And yet… there's something about the Bake-Off that's compelling. It's partially the competitors themselves – a likeable bunch of teachers, army wives and students with not a prima donna among them – and partially the fear that at any minute everything could all go horribly wrong.
In contrast to most reality shows that feature the sort of fame-obsessed lunatics you enjoy seeing fall flat on their faces, the contestants on GBBO are so nice that wishing ill-will on them seems almost against the spirit of the thing. For goodness' sake, these are people who instead of competing against one another dispense sensible, helpful advice, which surely contravenes some kind of reality television law.
There's also no denying that some of my fascination comes from just how alien this all is. As people announce that they feel sick with fear or are brought to tears by their toppling towers, it's hard not to shout: "Pull yourselves together, people, it's a cake, a gooey construction of flour and sugar, not the Eiffel Tower."
But it's precisely because they can't that the show works so well.

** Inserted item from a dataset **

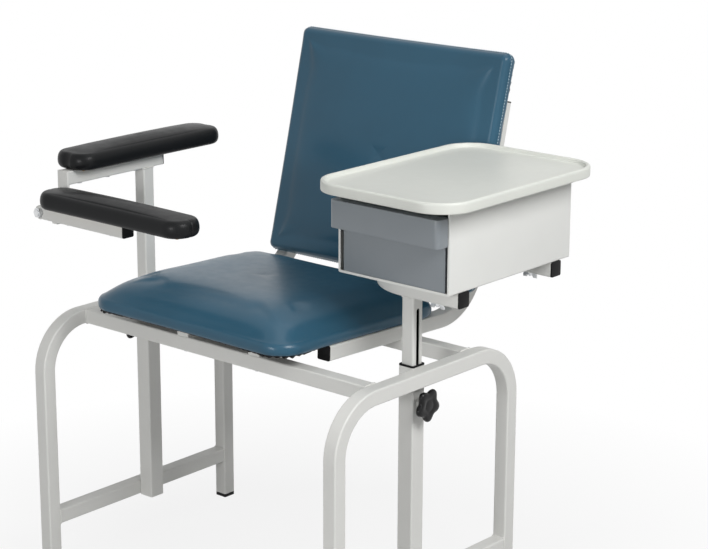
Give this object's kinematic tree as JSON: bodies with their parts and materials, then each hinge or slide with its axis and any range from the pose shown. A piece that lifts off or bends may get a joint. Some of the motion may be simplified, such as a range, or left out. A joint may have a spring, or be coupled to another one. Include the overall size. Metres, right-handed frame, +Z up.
{
  "type": "phlebotomy chair",
  "caption": "Blood-drawing chair with an upholstered seat and back, a height-adjustable tray with a drawer, and a height-adjustable arm rest with a flip-up cross arm.",
  "frame": {"origin": "centre of the bounding box, on the floor", "axes": "+Z up, -Y to the front of the chair, +X to the sitter's left"},
  "size_m": [0.996, 0.8324, 1.1206],
  "materials": {
    "frame_paint": "satin powder coat, off-white",
    "cabinet_paint": "smooth satin powder coat, off-white",
    "black_plastic": "matte moulded",
    "black_cover": "matte sheet",
    "gloss_black": "glossy moulded",
    "zinc_steel": "zinc plated",
    "plywood": "raw plywood",
    "teal_vinyl": "smooth soft-gloss vinyl, teal blue",
    "dark_vinyl": "smooth soft-gloss vinyl, near black",
    "tray_plastic": "matte moulded, warm white",
    "drawer_plastic": "satin moulded, blue grey"
  },
  "bodies": {
    "frame": {"side_frame_left": "frame_paint", "side_frame_right": "frame_paint", "side_stretcher_left": "frame_paint", "side_stretcher_right": "frame_paint", "front_cross_rail": "frame_paint", "rear_cross_rail": "frame_paint", "post_sleeve_left": "frame_paint", "post_sleeve_right": "frame_paint", "sleeve_collar_left": "black_plastic", "sleeve_collar_right": "black_plastic", "lock_stud_left": "zinc_steel", "lock_stud_right": "zinc_steel", "foot_tips_left": "black_plastic", "foot_tips_right": "black_plastic", "seat_spacers": "frame_paint", "seat_back_tube_left": "frame_paint", "seat_back_tube_right": "frame_paint", "tube_end_caps": "black_plastic", "seat_dust_cover": "black_cover", "seat_board": "plywood", "seat_cushion": "teal_vinyl", "seat_screws": "zinc_steel", "back_spacers": "black_plastic", "back_cover_panel": "black_cover", "back_board": "plywood", "back_cushion": "teal_vinyl", "back_screws": "zinc_steel"},
    "tray_unit": {"tray_post": "frame_paint", "tray_support_frame": "frame_paint", "support_end_caps": "black_plastic", "cabinet": "cabinet_paint", "drawer_runner_left": "zinc_steel", "drawer_runner_right": "zinc_steel", "tray_top": "tray_plastic", "tray_clips": "zinc_steel", "cabinet_bolts": "zinc_steel", "wing_nuts": "zinc_steel"},
    "drawer_body": {"drawer": "drawer_plastic"},
    "knob_left": {"lock_knob_left": "gloss_black"},
    "knob_right": {"lock_knob_right": "gloss_black"},
    "arm_unit": {"arm_post": "frame_paint", "side_arm_bar": "frame_paint", "side_arm_cap": "black_plastic", "side_pad_board": "plywood", "side_arm_pad": "dark_vinyl", "side_pad_screws": "zinc_steel", "hinge_bracket": "frame_paint", "hinge_pin": "zinc_steel", "hinge_nut": "zinc_steel"},
    "flip_arm": {"flip_arm_bar": "frame_paint", "flip_arm_cap": "black_plastic", "flip_pad_board": "plywood", "flip_arm_pad": "dark_vinyl", "flip_pad_screws": "zinc_steel"}
  },
  "joints": [
    {"name": "tray_height", "type": "slide", "parent": "frame", "child": "tray_unit", "axis": [0, 0, 1], "range_m": [-0.01, 0.1]},
    {"name": "drawer_slide", "type": "slide", "parent": "tray_unit", "child": "drawer_body", "axis": [0, -1, 0], "range_m": [0, 0.3]},
    {"name": "knob_left_turn", "type": "hinge", "parent": "frame", "child": "knob_left", "pos_m": [0.317, -0.08618, 0.489], "axis": [1, 0, 0], "range_deg": [-360, 360]},
    {"name": "knob_right_turn", "type": "hinge", "parent": "frame", "child": "knob_right", "pos_m": [-0.445, -0.08618, 0.489], "axis": [-1, 0, 0], "range_deg": [-360, 360]},
    {"name": "arm_height", "type": "slide", "parent": "frame", "child": "arm_unit", "axis": [0, 0, 1], "range_m": [-0.15, 0.03]},
    {"name": "cross_arm_hinge", "type": "hinge", "parent": "arm_unit", "child": "flip_arm", "pos_m": [-0.445, -0.37218, 0.81], "axis": [0, -1, 0], "range_deg": [0, 100]}
  ]
}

This week saw our eight remaining contestants tackle tray bakes, tuiles and towers. Along the way, amiable English teacher Glenn attempted to scale down his sizeable ambitions, having one of his best weeks in the process, poor Frances of the punning designs saw everything collapse at just the wrong moment and wonderfully honest philosophy student Ruby announced: "I will not be defeated by a sodding French biscuit."
In the end, she survived to fight another day as not even a cleverly constructed Dalek tower could save Rob, who had earlier been damned for failing to maximise his talent. As to who will actually win: both cameras and judges clearly love Ruby, but my money is increasingly on Christine. She might not be as photogenic, but she's unflappable, good at the technical stuff and quietly competent each week.
Something about Tuesday nights clearly screams cosy to TV schedulers. Thus, after the Bake-Off, you could switch over to BBC2's sister channel for New Tricks, a show that still pulls in huge ratings in its 10th season despite looking increasingly ragged around the edges. As its star Amanda Redman remarked last year: "It's more bland now. The characters are not as anarchic as they used to be."
Certainly, the sense of companionship that once made New Tricks ideal, if undemanding family viewing has all but vanished, as indeed have most of the original cast. James Bolam left at the beginning of the ninth series, Alun Armstrong quit earlier this season and last night saw the final appearance of Redman's Pullman, leaving Dennis Waterman as the last survivor.
Replacements Denis Lawson and Nicholas Lyndhurst do their best to suggest they're having a good time, but there's no doubting that this drama has all but run its course. Even the appearance of the ghost of Jack Halford in last night's episode to dispense advice to the wavering Pullman ("You can't stay here for ever") served only to painfully recall the days when this show had a certain lightness of touch even if the plots rarely stayed in the mind.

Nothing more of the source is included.